Before the current lockdown, I was working on pieces for an HB Drawing group show Found In Translation, to be held in April 2020 at No Format Gallery in Deptford, London SE14. We are hoping to find a new date for the show, when we know what the new ‘normal’ will look like. In the meantime, this is what the proposal for the show said:
What are we doing when we ‘draw from drawings’? The artists of HB Drawing have been using regular sessions in the British Museum Prints and Drawings Department Study Room to explore this.
Historically, copying was seen as the foundation of learning to draw and to become an artist. … This approach was rejected by modernists who privileged expression and originality over skill. … Contemporary art education curricula hover between these positions …
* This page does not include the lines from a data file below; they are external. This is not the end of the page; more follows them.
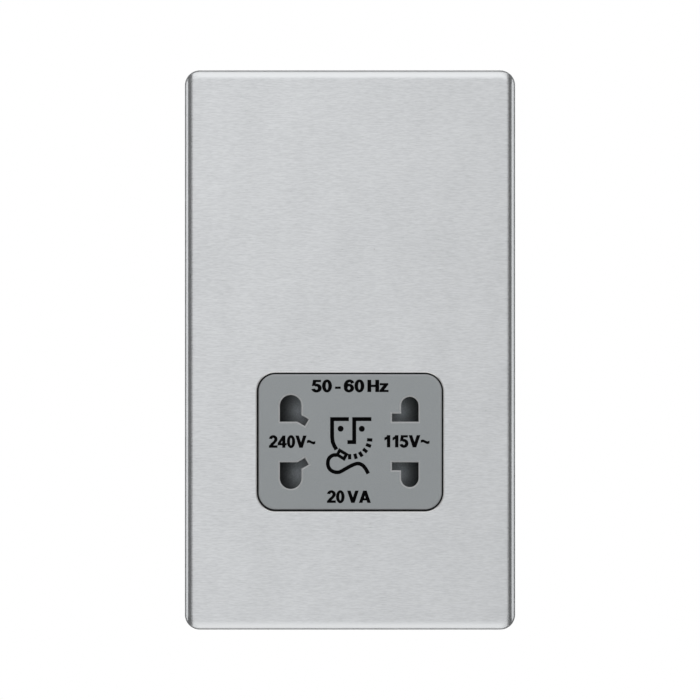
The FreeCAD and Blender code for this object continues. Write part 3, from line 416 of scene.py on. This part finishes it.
# every finish: its colours where the pattern is low and high, the roughness there, and the relief's
# depth in metres
finishes = {
    "brushed_plate": {
        "pattern": "streaks",
        "layers": ((680.0, (1.0, 6.0, 6.0), 0.56), (160.0, (1.0, 25.0, 25.0), 0.24),
                   (100.0, (1.0, 0.5, 0.5), 0.2)),
        "low": (0.533, 0.546, 0.559), "high": (0.741, 0.756, 0.771), "rough": (0.27, 0.35),
        "depth": 0.000003, "sockets": {"Metallic": 1.0},
        # painted light: the plate is painted paler towards one corner
        "sweep": (-1.16, 0.0, 0.41),
        "specks": {"scale": 42.0, "size": 0.011, "colour": (0.50, 0.50, 0.50)},
        # painted highlight on the bends above and below
        "edge": {"axis": "Z", "stops": (0.04, 0.45), "notAcross": (0.05, 0.35),
                 "colour": (0.73, 0.745, 0.755)},
        "polish": {"axis": "X", "stops": (0.08, 0.35), "rough": 0.20},
        # a cut edge, its colour set darker as painted shade beside the gap
        "cut": {"centre": (0.0, -0.0049, -0.024), "reach": 0.032, "band": (0.55, 0.62, 0.80, 0.87),
                "colour": (0.55, 0.55, 0.55), "rough": 0.5},
        # painted highlight on the outer part of that edge, above and below
        "glint": {"centre": (0.0, 0.0, -0.02408), "core": (0.01945, 1.0, 0.0132),
                  "steps": (0.00496, 0.0050), "band": (0.50, 0.60, 0.85, 0.95),
                  "colour": (1.0, 1.0, 1.0)},
    },
    "frame_plastic": {
        "pattern": "grain", "scale": 3000.0, "low": (0.010, 0.010, 0.011),
        "high": (0.020, 0.020, 0.021), "rough": (0.45, 0.6), "depth": 0.00002,
        "sockets": {"Specular IOR Level": 0.2},
    },
    "gasket_rubber": {
        "pattern": "cells", "scale": 2200.0, "low": (0.02, 0.02, 0.021),
        "high": (0.06, 0.06, 0.062), "rough": (0.75, 0.95), "depth": 0.0001,
        "sockets": {"Specular IOR Level": 0.3},
    },
    "insert_plastic": {
        "pattern": "grain", "scale": 3800.0, "low": (0.258, 0.276, 0.286),
        "high": (0.286, 0.305, 0.315), "rough": (0.44, 0.54), "depth": 0.000012, "sockets": {},
        # painted highlight on the chamfers of the apertures and the face
        "edge": {"axis": "Y", "band": (0.45, 0.55, 0.88, 0.96), "colour": (0.40, 0.41, 0.415)},
        # painted shade on the outer chamfer towards the gap round the insert
        "rim": {"centre": (0.00005, 0.0, -0.02395), "core": (0.01945, 1.0, 0.0132),
                "steps": ((0.00398, 0.00408, (0.290, 0.305, 0.315)),
                          (0.00439, 0.00445, (0.020, 0.021, 0.022)))},
    },
    "shutter_plastic": {
        "pattern": "grain", "scale": 2600.0, "low": (0.70, 0.70, 0.70), "high": (1.0, 1.0, 1.0),
        "rough": (0.36, 0.46), "depth": 0.00001, "sockets": {"Specular IOR Level": 0.4},
        # painted shade, darker towards the deep outer ends of the ramps
        "recessShade": {"axis": "X", "reach": (0.010, 0.0185),
                   "stops": ((0.10, (0.80, 0.85, 0.91)), (0.35, (0.70, 0.75, 0.80)),
                             (0.65, (0.42, 0.45, 0.475)), (0.83, (0.28, 0.30, 0.315)),
                             (1.0, (0.18, 0.19, 0.20)))},
        # painted highlight, one light spot behind each aperture
        "spots": {"centre": (0.0, 0.0, -0.024), "offset": (0.0141, 0.0, 0.0082),
                  "reach": (0.0, 0.0055),
                  "stops": ((0.0, (1.0, 1.0, 1.0)), (0.2, (0.84, 0.84, 0.84)),
                            (0.45, (0.60, 0.60, 0.60)), (0.75, (0.47, 0.47, 0.47)),
                            (1.0, (0.40, 0.40, 0.40)))},
    },
    "spring_steel": {
        "pattern": "grain", "scale": 1500.0, "low": (0.50, 0.50, 0.51), "high": (0.62, 0.62, 0.63),
        "rough": (0.2, 0.32), "depth": 0.000004, "sockets": {"Metallic": 1.0},
    },
    "contact_brass": {
        "pattern": "streaks",
        "layers": ((160.0, (1.0, 30.0, 12.0), 0.5), (48.0, (1.0, 30.0, 12.0), 0.5)),
        "low": (0.68, 0.49, 0.22), "high": (0.84, 0.64, 0.33), "rough": (0.2, 0.36),
        "depth": 0.000004, "sockets": {"Metallic": 1.0},
    },
    "carrier_plastic": {
        "pattern": "grain", "scale": 2500.0, "low": (0.66, 0.65, 0.61), "high": (0.74, 0.73, 0.69),
        "rough": (0.4, 0.5), "depth": 0.00002, "sockets": {},
    },
    "housing_plastic": {
        "pattern": "grain", "scale": 2200.0, "low": (0.73, 0.73, 0.715),
        "high": (0.80, 0.80, 0.785), "rough": (0.42, 0.55), "depth": 0.00004, "sockets": {},
    },
    "screw_steel": {
        "pattern": "grain", "scale": 900.0, "low": (0.58, 0.60, 0.62), "high": (0.76, 0.76, 0.74),
        "rough": (0.16, 0.3), "depth": 0.000006, "sockets": {"Metallic": 1.0},
    },
    "lamination_steel": {
        "pattern": "turns", "axis": "Y", "period": 0.0005, "unrest": 0.4,
        "low": (0.07, 0.066, 0.066), "high": (0.26, 0.25, 0.25), "rough": (0.5, 0.34),
        "depth": 0.00008, "sockets": {"Metallic": 0.8},
    },
    "bobbin_plastic": {
        "pattern": "grain", "scale": 2600.0, "low": (0.03, 0.03, 0.035),
        "high": (0.05, 0.05, 0.056), "rough": (0.34, 0.46), "depth": 0.00002, "sockets": {},
    },
    "winding_copper": {
        "pattern": "turns", "axis": "Z", "period": 0.00034, "unrest": 0.25,
        "low": (0.20, 0.06, 0.02), "high": (0.62, 0.26, 0.10), "rough": (0.34, 0.2),
        "depth": 0.00015, "sockets": {"Metallic": 0.9},
    },
    "winding_tape": {
        "pattern": "grain", "scale": 260.0, "stretch": (1.0, 1.0, 3.0), "low": (0.76, 0.54, 0.05),
        "high": (0.88, 0.68, 0.14), "rough": (0.2, 0.34), "depth": 0.00004, "sockets": {},
    },
    "cutout_plastic": {
        "pattern": "grain", "scale": 800.0, "low": (0.06, 0.06, 0.06), "high": (0.11, 0.11, 0.11),
        "rough": (0.12, 0.22), "depth": 0.000008, "sockets": {"Coat Weight": 0.3},
    },
    "terminal_brass": {
        "pattern": "streaks",
        "layers": ((140.0, (18.0, 18.0, 1.0), 0.5), (42.0, (18.0, 18.0, 1.0), 0.5)),
        "low": (0.66, 0.48, 0.20), "high": (0.82, 0.64, 0.32), "rough": (0.22, 0.38),
        "depth": 0.000006, "sockets": {"Metallic": 1.0},
    },
    "print_black": {
        "pattern": "grain", "scale": 3000.0, "low": (0.001, 0.001, 0.0012),
        "high": (0.002, 0.002, 0.0022), "rough": (0.55, 0.7), "depth": 0.000004,
        "sockets": {"Specular IOR Level": 0.02},
    },
}


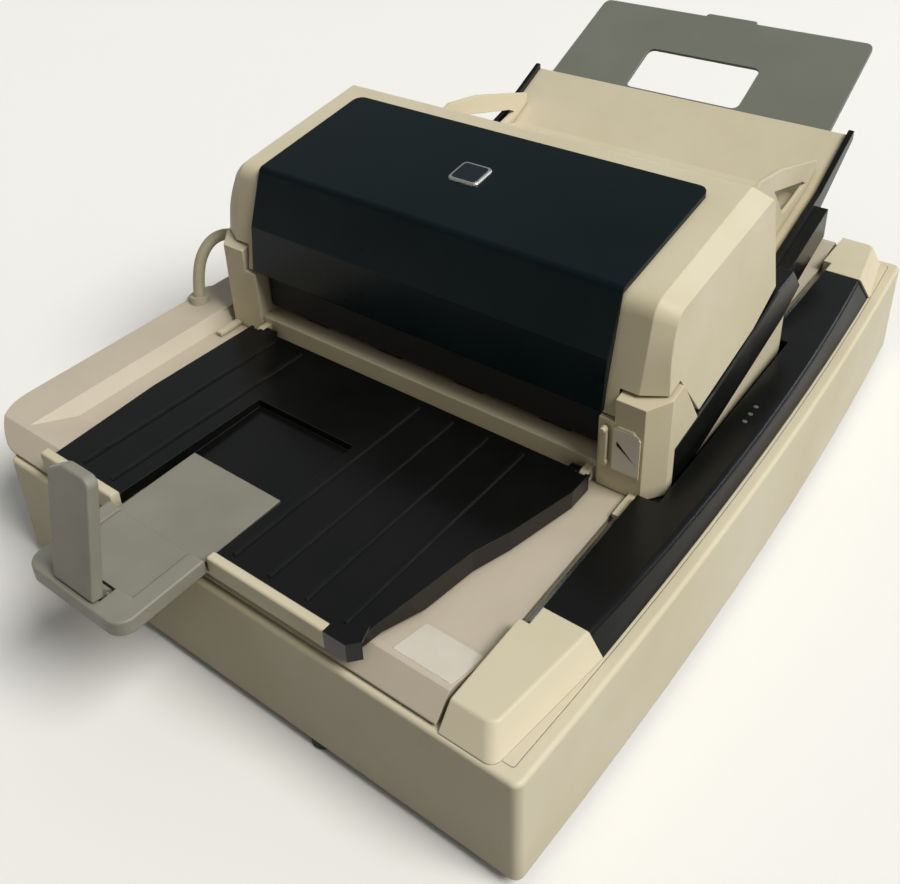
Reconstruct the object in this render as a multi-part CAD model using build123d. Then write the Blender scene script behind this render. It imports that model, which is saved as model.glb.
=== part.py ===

The Bridget Riley Art Foundation (BRAF) has funded the programme at the British Museum which made possible our initial experience of drawing from the Museum’s collection. This programme reflects Riley’s own belief that we can look at older artists’ work
‘not just as historical events in the past but as a basis for the present, one can discover points of departure …’
Sarah Jaffray, project officer and lead educator for the BRAF programme at the Museum, suggests that the language of translation, rather than transcription, better describes the potential for transformation involved when drawing from another artist’s drawings. Translation from one language to another aims not just at equivalence but ‘the production of a response comparable to the one produced by the foreign text in its own culture.’ …
HB Drawing proposes an exhibition that starts from the historic legacy of drawing to create work that responds to the current context, bringing the past into the present. …
There are many ways of doing this. I am exploring my response to the British Museum project in drawing and in felt, which you can see on a separate page.
These drawings explore a technique adapted from the one used by Keith Coventry in his etching Crack Pipes 2, 2006. What interested me was the overall use of line to create tone and the application of this technique to a mundane, indeed abject subject: pipes for crack addicts which appear to be made from plastic water bottles with spouts. My attention shifted back and forth between the overall image of this controversial subject and the painstaking way they were depicted so that they emerged into the light.
That’s what I aimed at in this series: a drawing of mundane, abject objects – portakabins, scaffolding poles, windows of abandoned offices – emerging out of the darkness of the night, out of a tangle of lines. I find them quite mysterious.